Auguste and Gottlob Fromm

Auguste and Gottlob Fromm

History

In 1887, Frederick Wilhelm Fromm, his young family, and his father, Gottlob Fromm, planted three acres of grenache in the Schoenborn district, on the rolling Barossa country between Lyndoch and Tanunda.

By 1891 Fromms had completed a small gravity-fed cellar in the hillside on New Mecklenburg Creek, and in the following three years they planted another 80 acres on behalf of Dr. G. F. Cleland of Beaumont, Adelaide. At that time, this was one of the biggest vineyards in South Australia.

They also planted twenty acres of olives and twelve acres of almonds, remnants of which still stand.

Fromm purchased all Dr. Cleland’s interests in the property in 1917, by which time the cellars needed extending. This was done by 1921, using the same local ironstone as the original cellar, and the new high-tech material, galvanised iron. The stone-and-concrete fermenting tanks were very simple, gravity-fed devices, all completed by 1928.

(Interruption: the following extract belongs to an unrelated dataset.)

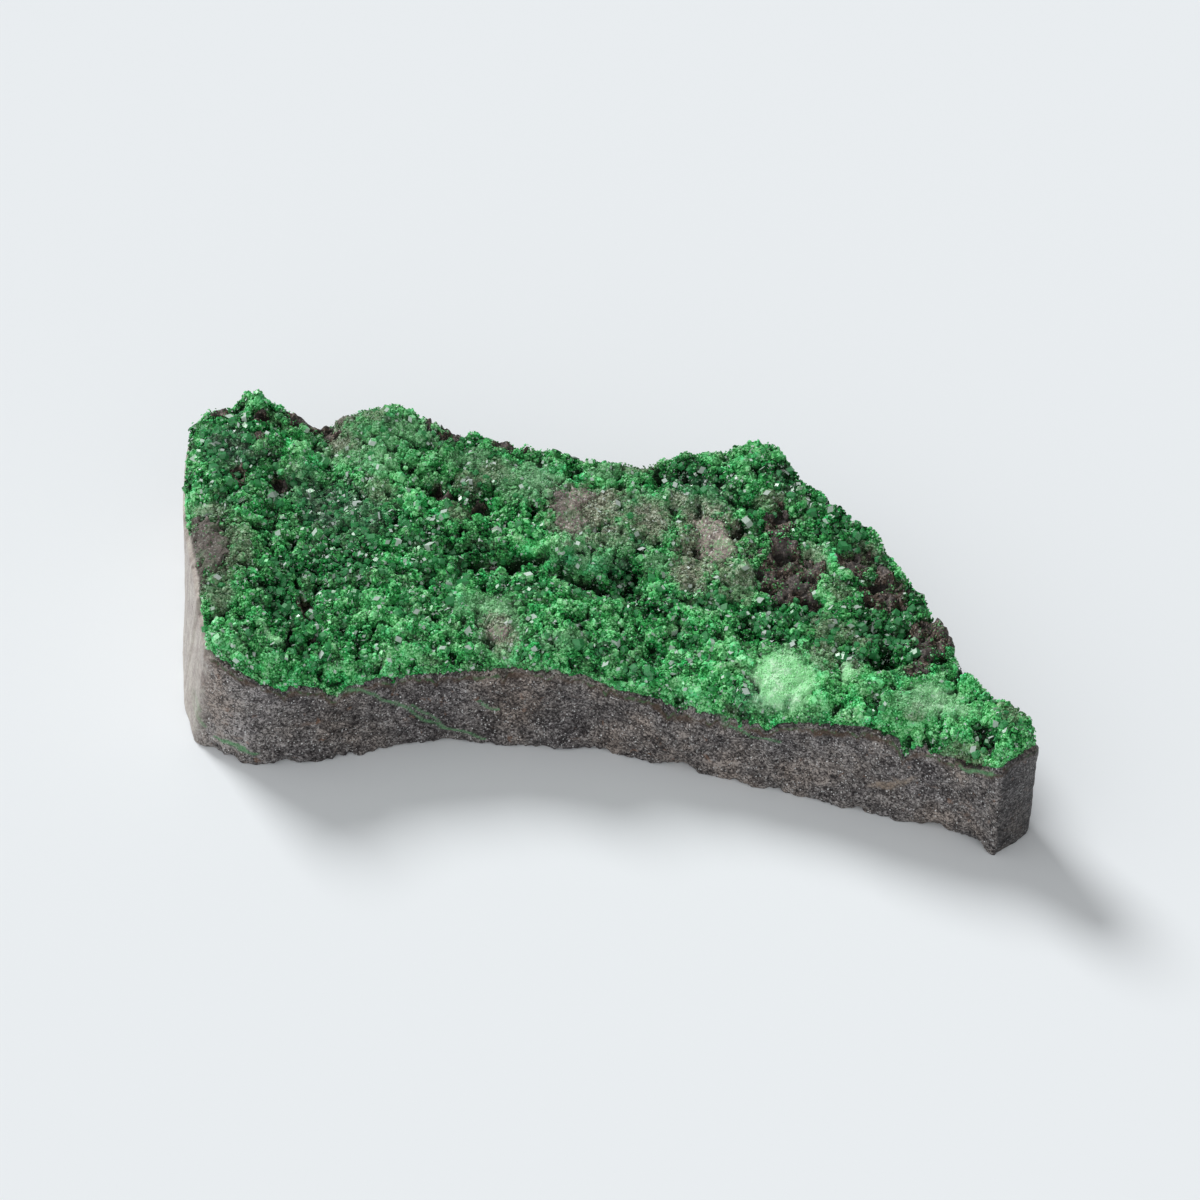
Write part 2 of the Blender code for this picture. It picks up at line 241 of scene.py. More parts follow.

Gottlob Fromm's first Wine Cellar'

Gottlob Fromm's first Wine Cellar

In spite of the British Royal family being German, Australia went to assist the British fight Germany in the Great War of 1914-1918. Many German place names in South Australia were replaced with English terms.

Amusingly, New Mecklenberg was given the name Gomersal, after a West Yorkshire village with a German name. Gomersal, in the Spen Valley, was most famous for being the site of Ned Ludd’s Luddite uprising against the mechanisation of the weaving industry in 1812.

But Fromm used an aboriginal word, Wonganella, to name his winery.

In 1964 Waldemar Lehmann and Ron Burton purchased the property and renamed it Chateau Rosevale, after the nearby village of Rosedale. The most successful product they made there was Vin Spa, a cheap sparkling white wine flavoured with fruit essences and marketed in crown-sealed beer bottles.

Sales of dry table wines were very poor after World War II, so much of the grape crop was distilled. A wide range of premixed spirit and wine-based cocktails were produced in the ensuing years. So Chateau Rosevale was Australia’s biggest producer of what the liquor trade today calls “RTDs” – ready to drink alco-pops.

The last of Fromm’s grand old grenache bush vines were destroyed in the Vine Pull Scheme of the mid-1980s. Under the guise of “rationalisation” during a grape glut, the biggest wine companies planned to replace much of the Barossa’s peasant scale viticulture with broadacre plantings. These industrialists believed such a move would increase their efficiency and profitability.

Portrait of Barry White

Portrait of Barry White

Gomersal Vineyard

Gomersal Vineyard

The government was enlisted and convinced to pay growers handsomely with taxpayers’ money to destroy their ancient family vineyards and leave the business. Ironically, hardly a decade had passed before the world discovered Barossa shiraz and grenache, and the same big producers were paying up to $10,000 a tonne for grapes from the remnants of those old-style, dry-grown vineyards.

Fortunately, the scheme was short-lived; but Wonganella was nevertheless kaput. The winery closed in 1983, but was used for storage by many local winemakers in the following years.

In 2000, a group of friends led by Barry “Baz” (to all who know him) White purchased the estate and began the rejuvenation of the rambling winery. He removed hundreds of tonnes of redundant machinery from the rambling complex of buildings, and set about re-establishing the plant as a simple old-style winery and cellar.

The vineyard site was replanted with 42 acres of trellised shiraz, and eight acres of traditional dry-grown bush-vine grenache and mataro, exactly as Fromm would have planted his original three acres.

In Fromm’s day, of course, well before the invention of modern chemical sprays and industrial winemaking techniques, the whole Barossa crop was organically grown and made; Baz White’s dream for the new Gomersal Wines follows precisely that same, safe old track. Healthier for the environment and YOU.